Entries with model source code:
______________________________

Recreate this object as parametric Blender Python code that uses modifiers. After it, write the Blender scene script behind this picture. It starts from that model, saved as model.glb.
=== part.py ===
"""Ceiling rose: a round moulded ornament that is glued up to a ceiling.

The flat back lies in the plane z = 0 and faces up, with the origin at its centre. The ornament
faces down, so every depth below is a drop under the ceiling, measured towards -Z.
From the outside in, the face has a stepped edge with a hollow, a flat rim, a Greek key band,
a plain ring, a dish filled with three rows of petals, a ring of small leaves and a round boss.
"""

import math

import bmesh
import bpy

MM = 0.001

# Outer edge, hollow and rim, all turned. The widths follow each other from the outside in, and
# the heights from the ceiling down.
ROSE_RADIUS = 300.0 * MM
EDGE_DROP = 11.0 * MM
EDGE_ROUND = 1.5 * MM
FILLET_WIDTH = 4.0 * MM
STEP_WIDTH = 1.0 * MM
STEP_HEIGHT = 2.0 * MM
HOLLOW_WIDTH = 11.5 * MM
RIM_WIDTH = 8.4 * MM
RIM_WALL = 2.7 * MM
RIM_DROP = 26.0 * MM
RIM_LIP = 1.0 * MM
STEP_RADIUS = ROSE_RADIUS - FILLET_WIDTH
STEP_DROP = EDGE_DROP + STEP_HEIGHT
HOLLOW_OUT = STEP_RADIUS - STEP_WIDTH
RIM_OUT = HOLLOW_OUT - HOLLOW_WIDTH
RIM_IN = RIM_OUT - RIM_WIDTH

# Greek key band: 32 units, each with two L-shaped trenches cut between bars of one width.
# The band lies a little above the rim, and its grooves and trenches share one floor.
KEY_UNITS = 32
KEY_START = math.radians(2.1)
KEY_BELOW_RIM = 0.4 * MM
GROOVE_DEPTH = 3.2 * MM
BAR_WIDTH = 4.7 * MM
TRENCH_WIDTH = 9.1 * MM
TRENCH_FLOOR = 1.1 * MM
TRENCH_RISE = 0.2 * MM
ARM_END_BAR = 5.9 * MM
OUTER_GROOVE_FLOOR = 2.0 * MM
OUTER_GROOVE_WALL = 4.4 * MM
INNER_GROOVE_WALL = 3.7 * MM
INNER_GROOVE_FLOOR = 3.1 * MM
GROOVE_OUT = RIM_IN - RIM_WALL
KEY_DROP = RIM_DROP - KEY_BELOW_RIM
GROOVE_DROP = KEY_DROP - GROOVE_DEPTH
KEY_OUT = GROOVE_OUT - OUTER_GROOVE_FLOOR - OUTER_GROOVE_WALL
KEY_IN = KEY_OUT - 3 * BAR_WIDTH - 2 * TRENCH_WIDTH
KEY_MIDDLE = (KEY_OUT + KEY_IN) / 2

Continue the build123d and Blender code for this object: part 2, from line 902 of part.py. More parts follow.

______________________________

- _Problem to work on_: Only the lines from the first line of the material above through the line that contains "to a ceiling." should be quoted, each one exactly.

- _Answer to this task_:
Recreate this object as parametric Blender Python code that uses modifiers. After it, write the Blender scene script behind this picture. It starts from that model, saved as model.glb.
=== part.py ===
"""Ceiling rose: a round moulded ornament that is glued up to a ceiling.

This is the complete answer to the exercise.